Scripts that build objects:
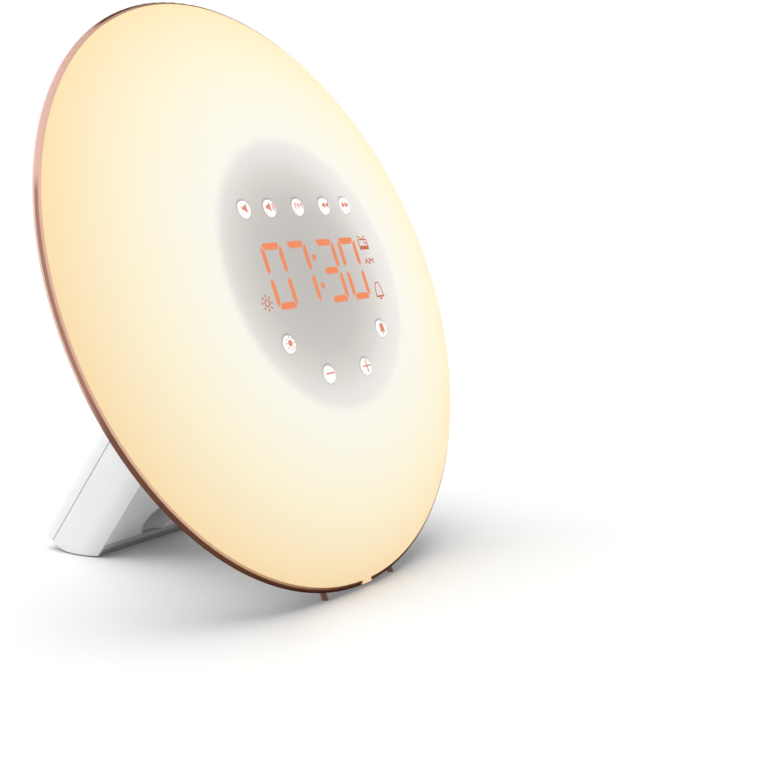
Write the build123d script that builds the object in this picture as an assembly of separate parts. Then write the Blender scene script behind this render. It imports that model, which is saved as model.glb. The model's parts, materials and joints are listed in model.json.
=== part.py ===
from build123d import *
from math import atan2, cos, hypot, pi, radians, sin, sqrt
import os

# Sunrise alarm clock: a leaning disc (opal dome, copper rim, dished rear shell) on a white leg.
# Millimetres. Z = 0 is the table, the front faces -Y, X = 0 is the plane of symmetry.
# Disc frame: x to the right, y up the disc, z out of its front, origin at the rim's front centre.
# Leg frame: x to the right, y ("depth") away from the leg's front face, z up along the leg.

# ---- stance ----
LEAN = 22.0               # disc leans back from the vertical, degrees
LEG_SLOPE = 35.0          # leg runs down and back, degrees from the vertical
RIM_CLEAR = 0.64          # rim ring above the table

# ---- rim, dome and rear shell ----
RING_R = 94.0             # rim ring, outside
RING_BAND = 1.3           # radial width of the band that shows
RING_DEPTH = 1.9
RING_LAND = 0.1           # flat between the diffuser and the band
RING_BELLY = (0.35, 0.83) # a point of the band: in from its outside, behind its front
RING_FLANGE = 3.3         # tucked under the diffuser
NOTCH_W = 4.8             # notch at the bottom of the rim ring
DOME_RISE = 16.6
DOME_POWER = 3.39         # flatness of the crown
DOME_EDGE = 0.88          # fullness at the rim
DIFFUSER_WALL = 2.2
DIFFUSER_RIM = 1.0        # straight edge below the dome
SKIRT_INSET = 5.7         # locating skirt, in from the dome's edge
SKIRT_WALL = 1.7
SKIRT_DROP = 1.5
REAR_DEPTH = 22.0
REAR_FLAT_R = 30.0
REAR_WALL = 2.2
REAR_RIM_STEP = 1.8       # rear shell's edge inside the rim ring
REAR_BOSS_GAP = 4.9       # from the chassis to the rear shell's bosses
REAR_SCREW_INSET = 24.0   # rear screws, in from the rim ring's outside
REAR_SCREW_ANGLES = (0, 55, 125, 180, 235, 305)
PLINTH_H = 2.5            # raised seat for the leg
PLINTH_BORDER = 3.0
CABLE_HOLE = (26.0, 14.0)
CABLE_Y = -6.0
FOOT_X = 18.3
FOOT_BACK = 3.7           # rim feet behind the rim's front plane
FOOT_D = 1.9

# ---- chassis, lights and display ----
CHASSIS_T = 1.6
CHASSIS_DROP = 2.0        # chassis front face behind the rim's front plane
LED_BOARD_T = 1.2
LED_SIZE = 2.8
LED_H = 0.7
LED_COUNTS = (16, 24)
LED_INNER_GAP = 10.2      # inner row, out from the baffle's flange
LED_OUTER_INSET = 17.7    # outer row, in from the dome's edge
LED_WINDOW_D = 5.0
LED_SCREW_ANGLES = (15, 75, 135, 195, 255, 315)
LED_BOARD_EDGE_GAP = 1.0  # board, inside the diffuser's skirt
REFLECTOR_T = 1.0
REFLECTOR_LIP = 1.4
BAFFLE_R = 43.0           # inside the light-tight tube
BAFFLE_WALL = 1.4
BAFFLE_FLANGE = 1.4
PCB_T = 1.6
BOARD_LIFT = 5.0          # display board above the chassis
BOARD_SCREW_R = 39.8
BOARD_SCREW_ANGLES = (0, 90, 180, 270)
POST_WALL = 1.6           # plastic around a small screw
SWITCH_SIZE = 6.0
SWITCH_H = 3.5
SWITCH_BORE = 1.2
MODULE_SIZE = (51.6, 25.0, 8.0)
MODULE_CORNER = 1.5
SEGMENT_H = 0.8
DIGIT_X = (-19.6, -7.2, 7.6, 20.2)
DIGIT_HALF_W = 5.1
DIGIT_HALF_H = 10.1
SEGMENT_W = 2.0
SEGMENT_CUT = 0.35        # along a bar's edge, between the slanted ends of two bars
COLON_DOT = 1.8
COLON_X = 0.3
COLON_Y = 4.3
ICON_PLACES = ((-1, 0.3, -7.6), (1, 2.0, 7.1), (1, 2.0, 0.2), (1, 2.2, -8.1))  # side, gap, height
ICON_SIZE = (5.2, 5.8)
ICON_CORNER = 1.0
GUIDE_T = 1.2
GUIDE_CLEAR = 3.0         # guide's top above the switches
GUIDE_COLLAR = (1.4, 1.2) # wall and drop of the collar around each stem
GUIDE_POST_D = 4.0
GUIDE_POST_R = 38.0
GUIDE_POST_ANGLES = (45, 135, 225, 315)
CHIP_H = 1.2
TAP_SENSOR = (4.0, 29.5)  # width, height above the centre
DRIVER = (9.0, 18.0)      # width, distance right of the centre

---

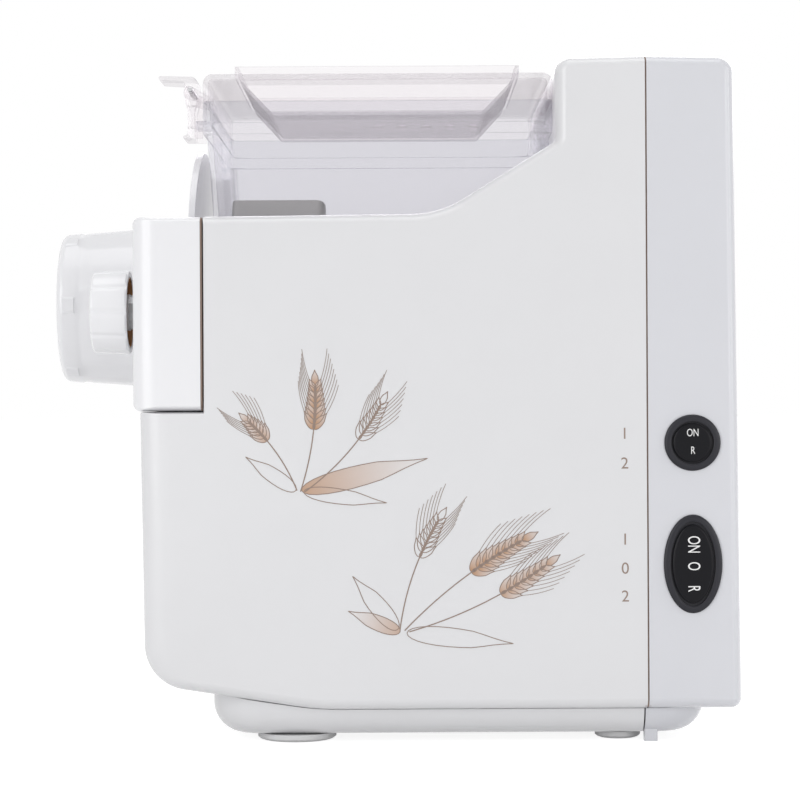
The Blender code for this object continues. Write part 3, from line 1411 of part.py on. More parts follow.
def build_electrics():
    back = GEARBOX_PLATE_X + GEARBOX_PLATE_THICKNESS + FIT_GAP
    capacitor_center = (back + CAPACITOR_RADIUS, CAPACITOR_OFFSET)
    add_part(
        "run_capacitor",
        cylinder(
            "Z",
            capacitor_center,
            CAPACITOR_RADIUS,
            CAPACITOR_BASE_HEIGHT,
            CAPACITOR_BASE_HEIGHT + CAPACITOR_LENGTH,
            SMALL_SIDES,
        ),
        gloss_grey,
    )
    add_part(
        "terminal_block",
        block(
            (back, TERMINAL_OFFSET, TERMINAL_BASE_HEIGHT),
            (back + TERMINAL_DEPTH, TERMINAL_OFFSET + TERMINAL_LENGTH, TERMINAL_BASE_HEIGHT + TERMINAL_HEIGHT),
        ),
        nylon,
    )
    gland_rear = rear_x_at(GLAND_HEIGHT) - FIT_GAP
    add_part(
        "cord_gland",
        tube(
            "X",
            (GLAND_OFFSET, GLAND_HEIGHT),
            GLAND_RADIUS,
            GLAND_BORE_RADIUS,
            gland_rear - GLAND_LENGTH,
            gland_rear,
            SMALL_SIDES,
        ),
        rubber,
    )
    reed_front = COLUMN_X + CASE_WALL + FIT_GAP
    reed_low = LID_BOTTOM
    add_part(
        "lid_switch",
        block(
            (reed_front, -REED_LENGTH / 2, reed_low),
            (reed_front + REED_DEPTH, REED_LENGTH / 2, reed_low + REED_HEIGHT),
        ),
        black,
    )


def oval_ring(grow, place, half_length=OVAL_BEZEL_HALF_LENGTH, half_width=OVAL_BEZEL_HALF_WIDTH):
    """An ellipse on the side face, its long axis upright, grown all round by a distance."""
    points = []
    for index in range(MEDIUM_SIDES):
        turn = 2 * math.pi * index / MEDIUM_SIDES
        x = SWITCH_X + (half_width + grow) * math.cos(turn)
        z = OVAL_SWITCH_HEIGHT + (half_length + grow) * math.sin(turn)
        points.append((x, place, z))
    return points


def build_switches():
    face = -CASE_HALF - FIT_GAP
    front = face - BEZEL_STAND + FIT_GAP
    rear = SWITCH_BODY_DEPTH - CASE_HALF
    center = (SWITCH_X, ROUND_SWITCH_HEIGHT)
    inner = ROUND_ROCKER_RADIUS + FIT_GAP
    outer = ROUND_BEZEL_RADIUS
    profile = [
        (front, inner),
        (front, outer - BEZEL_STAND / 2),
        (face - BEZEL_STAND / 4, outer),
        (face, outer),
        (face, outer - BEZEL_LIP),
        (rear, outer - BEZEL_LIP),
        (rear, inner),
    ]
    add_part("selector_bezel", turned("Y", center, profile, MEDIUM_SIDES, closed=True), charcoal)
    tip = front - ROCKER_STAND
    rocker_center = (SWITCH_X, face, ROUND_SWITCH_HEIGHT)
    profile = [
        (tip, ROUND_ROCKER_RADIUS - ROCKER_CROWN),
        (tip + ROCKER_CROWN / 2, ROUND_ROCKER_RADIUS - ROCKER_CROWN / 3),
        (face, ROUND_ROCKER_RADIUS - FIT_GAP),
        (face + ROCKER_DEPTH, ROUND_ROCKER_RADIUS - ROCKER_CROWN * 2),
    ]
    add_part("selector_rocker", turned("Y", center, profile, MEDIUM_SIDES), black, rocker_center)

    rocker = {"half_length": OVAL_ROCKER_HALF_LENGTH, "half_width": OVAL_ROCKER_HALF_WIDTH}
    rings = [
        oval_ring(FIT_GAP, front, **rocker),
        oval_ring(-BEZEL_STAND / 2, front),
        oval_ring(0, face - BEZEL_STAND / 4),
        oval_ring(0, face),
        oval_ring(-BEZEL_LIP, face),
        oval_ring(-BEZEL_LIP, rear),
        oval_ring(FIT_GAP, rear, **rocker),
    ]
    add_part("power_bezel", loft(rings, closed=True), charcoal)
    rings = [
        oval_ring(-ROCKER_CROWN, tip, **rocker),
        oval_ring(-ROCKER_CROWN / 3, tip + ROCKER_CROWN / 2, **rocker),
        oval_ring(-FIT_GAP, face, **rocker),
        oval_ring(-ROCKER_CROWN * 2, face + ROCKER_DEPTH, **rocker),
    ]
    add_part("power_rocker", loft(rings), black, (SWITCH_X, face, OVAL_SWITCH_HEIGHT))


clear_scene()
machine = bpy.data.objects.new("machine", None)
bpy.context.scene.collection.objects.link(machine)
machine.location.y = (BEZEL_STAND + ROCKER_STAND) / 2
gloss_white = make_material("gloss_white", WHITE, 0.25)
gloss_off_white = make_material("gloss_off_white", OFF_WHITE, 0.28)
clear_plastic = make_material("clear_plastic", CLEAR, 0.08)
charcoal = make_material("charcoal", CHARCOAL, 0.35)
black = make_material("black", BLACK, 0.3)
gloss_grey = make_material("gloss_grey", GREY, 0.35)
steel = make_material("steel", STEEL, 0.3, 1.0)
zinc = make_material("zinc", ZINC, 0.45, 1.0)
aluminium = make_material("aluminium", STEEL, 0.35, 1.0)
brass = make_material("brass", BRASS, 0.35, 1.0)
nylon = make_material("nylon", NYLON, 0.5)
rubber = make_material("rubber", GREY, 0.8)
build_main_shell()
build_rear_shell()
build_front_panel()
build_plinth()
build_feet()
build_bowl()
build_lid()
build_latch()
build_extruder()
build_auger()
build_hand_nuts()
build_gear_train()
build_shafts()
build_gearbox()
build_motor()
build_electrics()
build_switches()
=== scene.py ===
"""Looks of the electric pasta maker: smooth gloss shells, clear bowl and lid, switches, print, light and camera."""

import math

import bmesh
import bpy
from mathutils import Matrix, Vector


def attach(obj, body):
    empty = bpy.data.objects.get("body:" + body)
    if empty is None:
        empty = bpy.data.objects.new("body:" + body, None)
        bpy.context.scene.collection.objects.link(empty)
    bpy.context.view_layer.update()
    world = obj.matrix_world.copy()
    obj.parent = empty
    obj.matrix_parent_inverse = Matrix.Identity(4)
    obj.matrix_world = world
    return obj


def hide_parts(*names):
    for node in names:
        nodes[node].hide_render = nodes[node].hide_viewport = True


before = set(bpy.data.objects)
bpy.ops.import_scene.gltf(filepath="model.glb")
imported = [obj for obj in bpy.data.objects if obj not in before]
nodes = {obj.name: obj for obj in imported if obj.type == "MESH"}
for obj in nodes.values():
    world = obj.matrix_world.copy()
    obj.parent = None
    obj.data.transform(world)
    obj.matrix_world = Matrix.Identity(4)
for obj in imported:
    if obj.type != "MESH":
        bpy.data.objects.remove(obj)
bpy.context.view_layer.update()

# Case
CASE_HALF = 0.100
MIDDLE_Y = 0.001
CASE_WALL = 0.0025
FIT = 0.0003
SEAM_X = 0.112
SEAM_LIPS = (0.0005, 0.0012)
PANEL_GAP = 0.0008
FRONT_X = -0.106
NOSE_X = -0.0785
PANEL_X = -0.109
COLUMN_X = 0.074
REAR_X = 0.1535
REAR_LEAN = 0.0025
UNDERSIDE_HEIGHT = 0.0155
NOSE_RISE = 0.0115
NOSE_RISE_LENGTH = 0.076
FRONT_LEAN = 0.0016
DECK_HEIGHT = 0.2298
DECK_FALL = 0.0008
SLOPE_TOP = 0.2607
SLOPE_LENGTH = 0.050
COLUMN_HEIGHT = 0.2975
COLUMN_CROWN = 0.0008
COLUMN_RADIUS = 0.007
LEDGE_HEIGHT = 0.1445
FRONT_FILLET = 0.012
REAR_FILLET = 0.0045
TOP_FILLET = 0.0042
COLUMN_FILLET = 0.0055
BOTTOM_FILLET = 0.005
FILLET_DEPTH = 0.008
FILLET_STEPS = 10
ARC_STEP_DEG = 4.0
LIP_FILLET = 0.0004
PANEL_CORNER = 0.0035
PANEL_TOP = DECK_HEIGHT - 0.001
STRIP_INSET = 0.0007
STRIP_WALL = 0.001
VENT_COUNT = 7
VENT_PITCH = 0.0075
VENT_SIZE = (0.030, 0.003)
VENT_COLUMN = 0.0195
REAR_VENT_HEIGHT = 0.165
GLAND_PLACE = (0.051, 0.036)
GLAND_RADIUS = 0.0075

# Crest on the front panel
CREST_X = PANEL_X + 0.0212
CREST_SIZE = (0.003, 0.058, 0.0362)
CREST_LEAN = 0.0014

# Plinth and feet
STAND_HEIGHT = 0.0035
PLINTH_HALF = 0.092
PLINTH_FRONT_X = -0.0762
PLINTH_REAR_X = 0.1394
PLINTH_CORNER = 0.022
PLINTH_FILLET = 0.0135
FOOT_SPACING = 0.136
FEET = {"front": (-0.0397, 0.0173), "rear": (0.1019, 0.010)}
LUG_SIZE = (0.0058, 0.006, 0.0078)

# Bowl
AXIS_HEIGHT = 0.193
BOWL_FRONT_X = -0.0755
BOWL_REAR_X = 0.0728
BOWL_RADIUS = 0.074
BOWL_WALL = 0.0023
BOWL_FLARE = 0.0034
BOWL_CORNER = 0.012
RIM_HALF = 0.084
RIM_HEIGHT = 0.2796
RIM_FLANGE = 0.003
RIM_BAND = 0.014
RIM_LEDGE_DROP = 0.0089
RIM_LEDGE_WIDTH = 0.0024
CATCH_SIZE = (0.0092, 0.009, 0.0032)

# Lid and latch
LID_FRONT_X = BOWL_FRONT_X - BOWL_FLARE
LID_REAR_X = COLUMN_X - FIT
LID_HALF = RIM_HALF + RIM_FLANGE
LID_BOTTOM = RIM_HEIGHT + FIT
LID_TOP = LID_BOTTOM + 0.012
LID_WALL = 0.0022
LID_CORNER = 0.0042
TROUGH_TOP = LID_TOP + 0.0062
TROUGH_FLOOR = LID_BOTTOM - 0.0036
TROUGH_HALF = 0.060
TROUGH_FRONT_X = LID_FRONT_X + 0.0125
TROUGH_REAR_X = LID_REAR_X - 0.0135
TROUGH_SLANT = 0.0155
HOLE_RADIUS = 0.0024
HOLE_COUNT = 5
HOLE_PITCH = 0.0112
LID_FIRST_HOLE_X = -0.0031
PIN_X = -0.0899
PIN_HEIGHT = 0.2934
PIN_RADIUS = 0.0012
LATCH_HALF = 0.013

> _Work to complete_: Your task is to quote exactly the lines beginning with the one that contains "clear_scene()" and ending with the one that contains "for node in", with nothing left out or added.

> _Problem solution_:
clear_scene()
machine = bpy.data.objects.new("machine", None)
bpy.context.scene.collection.objects.link(machine)
machine.location.y = (BEZEL_STAND + ROCKER_STAND) / 2
gloss_white = make_material("gloss_white", WHITE, 0.25)
gloss_off_white = make_material("gloss_off_white", OFF_WHITE, 0.28)
clear_plastic = make_material("clear_plastic", CLEAR, 0.08)
charcoal = make_material("charcoal", CHARCOAL, 0.35)
black = make_material("black", BLACK, 0.3)
gloss_grey = make_material("gloss_grey", GREY, 0.35)
steel = make_material("steel", STEEL, 0.3, 1.0)
zinc = make_material("zinc", ZINC, 0.45, 1.0)
aluminium = make_material("aluminium", STEEL, 0.35, 1.0)
brass = make_material("brass", BRASS, 0.35, 1.0)
nylon = make_material("nylon", NYLON, 0.5)
rubber = make_material("rubber", GREY, 0.8)
build_main_shell()
build_rear_shell()
build_front_panel()
build_plinth()
build_feet()
build_bowl()
build_lid()
build_latch()
build_extruder()
build_auger()
build_hand_nuts()
build_gear_train()
build_shafts()
build_gearbox()
build_motor()
build_electrics()
build_switches()
=== scene.py ===
"""Looks of the electric pasta maker: smooth gloss shells, clear bowl and lid, switches, print, light and camera."""

import math

import bmesh
import bpy
from mathutils import Matrix, Vector


def attach(obj, body):
    empty = bpy.data.objects.get("body:" + body)
    if empty is None:
        empty = bpy.data.objects.new("body:" + body, None)
        bpy.context.scene.collection.objects.link(empty)
    bpy.context.view_layer.update()
    world = obj.matrix_world.copy()
    obj.parent = empty
    obj.matrix_parent_inverse = Matrix.Identity(4)
    obj.matrix_world = world
    return obj


def hide_parts(*names):
    for node in names:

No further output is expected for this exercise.